McCain/Palin? More like a doting over protective abusive dirty ole man and his young moosekiller princess.

http://blogs.tnr.com/tnr/blogs/the_stump/archive/2008/09/26/sarah-palin-mia.aspx

Sarah Palin, MIA

Amusing moment on CNN just now. Wolf Blitzer, coming out of a commercial:

"We've been getting some emails from views out there wondering why we spent some time interviewing Joe Biden, the Democratic vice presidential nominee and not Sarah Palin, the Republican vice presidential nominee. We would have loved to interview--we'd still love to interview Sarah Palin. Unfortunately we asked, we didn't get that interview...We're hoping that Sarah Palin will join us at some point down the road."

I'm told that Biden appeared on every major network tonight except ABC (which only turned him down because Palin wasn't available, on an equal-time sort of basis).

It's pretty strange when a candidate can't trust his own running mate to be out there spinning on his behalf.

(end snip)

BTW: ABC turned down Biden because of equal time?
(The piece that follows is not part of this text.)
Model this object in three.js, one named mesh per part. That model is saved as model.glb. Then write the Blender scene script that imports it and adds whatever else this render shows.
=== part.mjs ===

NOW they are concerned about equal time? That has never been a factor with them before? NOW they are so concerned?

http://en.wikipedia.org/wiki/Fairness_Doctrine

The Fairness Doctrine was a policy of the U.S. Federal Communications Commission (FCC) that required the holders of broadcast licenses both to present controversial issues of public importance and to do so in a manner that was (in the FCC's view) honest, equitable, and balanced. The United States Supreme Court has upheld the Commission's general right to enforce such a policy where channels are limited, but the courts have generally not considered that the FCC is obliged to do so.<1> The FCC has since withdrawn the Fairness Doctrine, prompting some to urge its reintroduction through either Commission policy or Congressional legislation.